## SET EXERCISE
Repeat exactly the lines running from the line that contains "box = shape.BoundBox" to the line that contains "points = [vertex.co"; include both ends and add nothing.

## SUPPLIED ENTRIES

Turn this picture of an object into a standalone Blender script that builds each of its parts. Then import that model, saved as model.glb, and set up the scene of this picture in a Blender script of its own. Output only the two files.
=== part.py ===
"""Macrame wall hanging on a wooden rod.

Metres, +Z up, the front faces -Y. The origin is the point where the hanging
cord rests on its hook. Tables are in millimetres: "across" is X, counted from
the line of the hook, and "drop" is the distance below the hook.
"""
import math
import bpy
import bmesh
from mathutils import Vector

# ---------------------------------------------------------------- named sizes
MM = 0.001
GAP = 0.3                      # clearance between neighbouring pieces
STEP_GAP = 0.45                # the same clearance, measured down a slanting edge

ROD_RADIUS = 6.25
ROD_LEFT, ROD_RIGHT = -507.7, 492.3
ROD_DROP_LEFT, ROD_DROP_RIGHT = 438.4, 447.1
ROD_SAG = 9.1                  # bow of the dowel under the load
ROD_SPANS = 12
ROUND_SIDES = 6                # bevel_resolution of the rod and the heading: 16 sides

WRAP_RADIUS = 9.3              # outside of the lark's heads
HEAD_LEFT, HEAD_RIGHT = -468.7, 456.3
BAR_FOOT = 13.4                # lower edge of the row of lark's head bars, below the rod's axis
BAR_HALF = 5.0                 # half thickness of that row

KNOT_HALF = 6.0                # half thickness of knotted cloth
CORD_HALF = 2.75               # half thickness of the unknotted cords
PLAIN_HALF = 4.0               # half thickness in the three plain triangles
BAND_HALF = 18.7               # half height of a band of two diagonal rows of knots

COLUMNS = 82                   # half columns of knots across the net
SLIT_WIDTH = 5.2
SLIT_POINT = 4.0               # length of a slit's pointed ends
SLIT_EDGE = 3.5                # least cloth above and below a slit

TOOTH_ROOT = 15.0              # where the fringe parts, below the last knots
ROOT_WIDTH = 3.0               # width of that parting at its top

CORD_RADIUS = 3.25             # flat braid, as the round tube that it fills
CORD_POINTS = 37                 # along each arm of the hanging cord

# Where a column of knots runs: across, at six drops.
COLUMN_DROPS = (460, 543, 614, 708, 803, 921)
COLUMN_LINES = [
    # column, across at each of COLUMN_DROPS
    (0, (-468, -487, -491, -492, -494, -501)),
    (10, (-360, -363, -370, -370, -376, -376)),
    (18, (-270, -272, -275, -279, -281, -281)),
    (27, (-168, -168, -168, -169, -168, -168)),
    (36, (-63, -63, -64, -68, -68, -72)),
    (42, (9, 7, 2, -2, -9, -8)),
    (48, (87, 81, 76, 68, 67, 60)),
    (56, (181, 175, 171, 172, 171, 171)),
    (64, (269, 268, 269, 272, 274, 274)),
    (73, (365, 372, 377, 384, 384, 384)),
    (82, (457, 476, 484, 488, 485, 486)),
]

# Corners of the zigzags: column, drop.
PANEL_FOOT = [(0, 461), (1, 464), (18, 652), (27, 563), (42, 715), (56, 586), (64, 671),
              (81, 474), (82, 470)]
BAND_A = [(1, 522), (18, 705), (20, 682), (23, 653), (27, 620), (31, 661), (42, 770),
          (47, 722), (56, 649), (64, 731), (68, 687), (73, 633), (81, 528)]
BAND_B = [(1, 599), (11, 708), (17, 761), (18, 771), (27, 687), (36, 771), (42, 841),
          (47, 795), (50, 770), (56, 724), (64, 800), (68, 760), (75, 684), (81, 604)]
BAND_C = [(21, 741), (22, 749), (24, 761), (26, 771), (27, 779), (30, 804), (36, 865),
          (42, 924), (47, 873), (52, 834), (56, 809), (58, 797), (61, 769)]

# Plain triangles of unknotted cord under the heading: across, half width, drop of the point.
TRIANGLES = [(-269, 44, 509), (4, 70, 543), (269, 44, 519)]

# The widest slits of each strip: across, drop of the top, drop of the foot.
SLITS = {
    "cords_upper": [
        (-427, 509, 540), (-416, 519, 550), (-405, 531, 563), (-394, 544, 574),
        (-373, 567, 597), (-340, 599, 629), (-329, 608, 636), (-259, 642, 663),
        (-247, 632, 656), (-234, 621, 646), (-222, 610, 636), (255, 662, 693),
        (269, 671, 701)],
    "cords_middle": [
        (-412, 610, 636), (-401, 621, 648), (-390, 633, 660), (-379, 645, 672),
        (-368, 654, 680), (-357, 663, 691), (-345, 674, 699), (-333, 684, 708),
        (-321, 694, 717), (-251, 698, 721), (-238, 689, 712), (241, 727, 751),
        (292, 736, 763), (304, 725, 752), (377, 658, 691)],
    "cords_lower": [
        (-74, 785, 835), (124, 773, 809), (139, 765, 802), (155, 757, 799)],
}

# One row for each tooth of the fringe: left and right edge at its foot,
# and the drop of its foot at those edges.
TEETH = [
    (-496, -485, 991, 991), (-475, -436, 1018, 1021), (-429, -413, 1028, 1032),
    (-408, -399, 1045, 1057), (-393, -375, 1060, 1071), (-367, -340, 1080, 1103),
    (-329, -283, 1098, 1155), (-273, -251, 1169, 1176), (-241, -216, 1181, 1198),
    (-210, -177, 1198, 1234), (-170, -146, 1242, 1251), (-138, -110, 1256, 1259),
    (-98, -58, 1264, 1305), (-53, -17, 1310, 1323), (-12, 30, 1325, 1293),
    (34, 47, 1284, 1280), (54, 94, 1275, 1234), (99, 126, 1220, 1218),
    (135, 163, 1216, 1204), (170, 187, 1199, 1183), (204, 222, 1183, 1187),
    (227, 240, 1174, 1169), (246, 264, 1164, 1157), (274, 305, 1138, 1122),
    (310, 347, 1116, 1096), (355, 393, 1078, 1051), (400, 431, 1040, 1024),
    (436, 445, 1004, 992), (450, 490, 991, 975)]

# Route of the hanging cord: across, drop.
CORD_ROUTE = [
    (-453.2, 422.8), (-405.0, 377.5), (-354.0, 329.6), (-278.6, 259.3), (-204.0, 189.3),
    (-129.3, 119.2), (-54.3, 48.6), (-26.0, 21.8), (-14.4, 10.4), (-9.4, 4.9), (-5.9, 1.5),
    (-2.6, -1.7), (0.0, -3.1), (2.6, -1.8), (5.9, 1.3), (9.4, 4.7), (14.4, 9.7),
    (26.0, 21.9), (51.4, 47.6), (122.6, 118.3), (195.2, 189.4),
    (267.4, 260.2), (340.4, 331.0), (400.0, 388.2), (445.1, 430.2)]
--
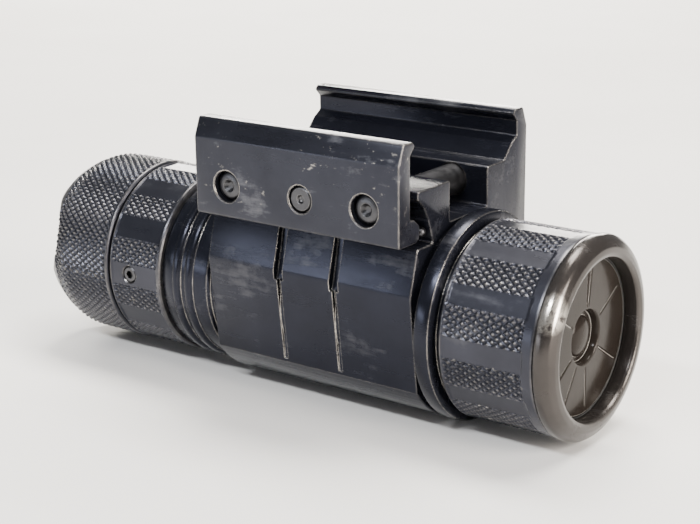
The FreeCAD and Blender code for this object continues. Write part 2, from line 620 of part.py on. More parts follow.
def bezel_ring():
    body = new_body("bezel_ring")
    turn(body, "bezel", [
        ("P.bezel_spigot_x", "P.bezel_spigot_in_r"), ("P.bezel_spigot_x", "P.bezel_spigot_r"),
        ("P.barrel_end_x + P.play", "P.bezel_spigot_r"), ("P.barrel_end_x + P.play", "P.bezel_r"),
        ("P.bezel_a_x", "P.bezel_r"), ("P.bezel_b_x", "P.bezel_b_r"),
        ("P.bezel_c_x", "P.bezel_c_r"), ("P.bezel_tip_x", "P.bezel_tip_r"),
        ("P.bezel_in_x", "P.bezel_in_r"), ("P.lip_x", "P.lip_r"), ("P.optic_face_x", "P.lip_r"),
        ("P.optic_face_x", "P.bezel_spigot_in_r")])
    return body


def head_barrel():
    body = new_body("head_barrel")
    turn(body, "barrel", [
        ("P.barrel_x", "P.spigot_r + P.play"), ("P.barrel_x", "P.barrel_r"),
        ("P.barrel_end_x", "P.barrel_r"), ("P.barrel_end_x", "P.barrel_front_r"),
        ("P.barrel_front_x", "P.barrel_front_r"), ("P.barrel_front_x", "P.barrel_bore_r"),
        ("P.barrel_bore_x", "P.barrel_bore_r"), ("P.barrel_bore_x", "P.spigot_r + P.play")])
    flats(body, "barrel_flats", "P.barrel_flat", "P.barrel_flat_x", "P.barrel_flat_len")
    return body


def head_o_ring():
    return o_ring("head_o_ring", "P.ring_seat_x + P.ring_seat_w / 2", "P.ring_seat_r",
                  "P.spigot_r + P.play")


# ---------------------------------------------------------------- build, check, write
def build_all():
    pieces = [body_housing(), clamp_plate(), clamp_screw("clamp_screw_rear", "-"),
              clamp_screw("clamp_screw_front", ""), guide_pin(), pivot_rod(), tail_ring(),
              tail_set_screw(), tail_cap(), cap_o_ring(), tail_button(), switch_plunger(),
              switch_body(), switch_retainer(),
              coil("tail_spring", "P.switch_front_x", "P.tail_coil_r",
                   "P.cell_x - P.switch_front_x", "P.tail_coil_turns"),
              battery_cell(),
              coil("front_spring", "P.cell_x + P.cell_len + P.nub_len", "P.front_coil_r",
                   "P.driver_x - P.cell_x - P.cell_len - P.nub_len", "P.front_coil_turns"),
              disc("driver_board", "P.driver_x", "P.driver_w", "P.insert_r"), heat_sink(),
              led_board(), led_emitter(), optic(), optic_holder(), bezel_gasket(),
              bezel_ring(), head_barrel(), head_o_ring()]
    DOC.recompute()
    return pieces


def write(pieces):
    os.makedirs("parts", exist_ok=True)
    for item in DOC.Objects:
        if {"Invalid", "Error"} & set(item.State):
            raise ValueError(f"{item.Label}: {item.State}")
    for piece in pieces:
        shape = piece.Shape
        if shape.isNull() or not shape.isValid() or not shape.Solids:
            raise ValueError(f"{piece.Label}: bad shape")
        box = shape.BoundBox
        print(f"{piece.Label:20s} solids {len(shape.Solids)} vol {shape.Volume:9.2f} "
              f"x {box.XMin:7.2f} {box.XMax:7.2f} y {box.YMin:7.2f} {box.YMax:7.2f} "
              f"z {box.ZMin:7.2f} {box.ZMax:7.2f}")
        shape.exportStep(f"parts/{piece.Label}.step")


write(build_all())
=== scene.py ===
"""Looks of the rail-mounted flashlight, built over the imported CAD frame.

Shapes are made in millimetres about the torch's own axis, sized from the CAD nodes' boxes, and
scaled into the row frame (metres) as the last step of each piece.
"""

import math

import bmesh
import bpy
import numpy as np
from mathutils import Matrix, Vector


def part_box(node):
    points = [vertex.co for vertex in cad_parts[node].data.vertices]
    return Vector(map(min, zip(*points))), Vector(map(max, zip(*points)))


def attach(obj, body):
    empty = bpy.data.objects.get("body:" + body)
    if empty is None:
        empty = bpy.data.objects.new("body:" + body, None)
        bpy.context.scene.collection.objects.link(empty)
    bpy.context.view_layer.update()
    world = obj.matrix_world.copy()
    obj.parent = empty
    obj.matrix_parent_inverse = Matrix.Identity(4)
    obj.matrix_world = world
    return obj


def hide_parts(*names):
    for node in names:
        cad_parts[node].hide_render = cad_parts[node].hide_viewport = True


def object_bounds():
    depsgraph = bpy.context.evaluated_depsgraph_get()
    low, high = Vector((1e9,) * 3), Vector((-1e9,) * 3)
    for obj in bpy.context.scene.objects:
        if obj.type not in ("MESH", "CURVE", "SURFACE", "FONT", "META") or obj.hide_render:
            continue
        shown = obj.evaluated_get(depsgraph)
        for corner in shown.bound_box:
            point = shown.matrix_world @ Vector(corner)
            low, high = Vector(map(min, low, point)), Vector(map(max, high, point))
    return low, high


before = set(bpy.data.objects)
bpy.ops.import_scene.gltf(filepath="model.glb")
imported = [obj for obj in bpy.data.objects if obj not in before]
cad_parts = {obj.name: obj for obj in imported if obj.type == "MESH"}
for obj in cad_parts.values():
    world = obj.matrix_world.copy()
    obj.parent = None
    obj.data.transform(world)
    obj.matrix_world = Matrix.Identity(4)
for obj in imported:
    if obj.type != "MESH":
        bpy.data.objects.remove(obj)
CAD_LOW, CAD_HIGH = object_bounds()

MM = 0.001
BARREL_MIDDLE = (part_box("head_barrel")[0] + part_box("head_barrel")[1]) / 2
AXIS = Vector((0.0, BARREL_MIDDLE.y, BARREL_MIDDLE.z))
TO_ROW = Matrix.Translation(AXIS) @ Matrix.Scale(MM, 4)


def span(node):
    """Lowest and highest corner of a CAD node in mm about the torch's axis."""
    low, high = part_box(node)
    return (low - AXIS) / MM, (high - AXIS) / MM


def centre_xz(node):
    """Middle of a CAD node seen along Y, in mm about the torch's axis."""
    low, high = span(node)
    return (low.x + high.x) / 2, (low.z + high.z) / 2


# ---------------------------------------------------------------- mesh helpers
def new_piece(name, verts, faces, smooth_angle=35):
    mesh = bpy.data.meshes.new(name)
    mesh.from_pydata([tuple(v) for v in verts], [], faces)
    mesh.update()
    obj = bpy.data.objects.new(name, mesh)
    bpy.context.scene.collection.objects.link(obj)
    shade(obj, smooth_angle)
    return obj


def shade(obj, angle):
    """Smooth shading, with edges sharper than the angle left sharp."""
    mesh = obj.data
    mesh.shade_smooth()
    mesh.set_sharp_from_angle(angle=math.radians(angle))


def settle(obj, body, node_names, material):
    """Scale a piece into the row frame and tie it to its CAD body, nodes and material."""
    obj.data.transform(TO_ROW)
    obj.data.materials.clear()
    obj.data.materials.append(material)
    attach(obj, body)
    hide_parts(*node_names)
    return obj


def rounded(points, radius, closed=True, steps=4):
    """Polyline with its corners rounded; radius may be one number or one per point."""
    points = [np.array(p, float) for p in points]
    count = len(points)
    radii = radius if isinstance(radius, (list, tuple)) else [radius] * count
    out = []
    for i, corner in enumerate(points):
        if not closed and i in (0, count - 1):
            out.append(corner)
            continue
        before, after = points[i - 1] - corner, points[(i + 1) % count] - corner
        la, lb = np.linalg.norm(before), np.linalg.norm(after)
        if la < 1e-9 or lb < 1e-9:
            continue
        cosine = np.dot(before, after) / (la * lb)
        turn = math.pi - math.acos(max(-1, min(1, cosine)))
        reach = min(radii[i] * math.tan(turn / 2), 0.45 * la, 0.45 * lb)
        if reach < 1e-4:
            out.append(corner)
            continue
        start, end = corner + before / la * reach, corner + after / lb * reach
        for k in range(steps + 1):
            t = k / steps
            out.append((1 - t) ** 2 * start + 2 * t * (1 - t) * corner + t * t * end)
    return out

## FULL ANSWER
        box = shape.BoundBox
        print(f"{piece.Label:20s} solids {len(shape.Solids)} vol {shape.Volume:9.2f} "
              f"x {box.XMin:7.2f} {box.XMax:7.2f} y {box.YMin:7.2f} {box.YMax:7.2f} "
              f"z {box.ZMin:7.2f} {box.ZMax:7.2f}")
        shape.exportStep(f"parts/{piece.Label}.step")


write(build_all())
=== scene.py ===
"""Looks of the rail-mounted flashlight, built over the imported CAD frame.

Shapes are made in millimetres about the torch's own axis, sized from the CAD nodes' boxes, and
scaled into the row frame (metres) as the last step of each piece.
"""

import math

import bmesh
import bpy
import numpy as np
from mathutils import Matrix, Vector


def part_box(node):
    points = [vertex.co for vertex in cad_parts[node].data.vertices]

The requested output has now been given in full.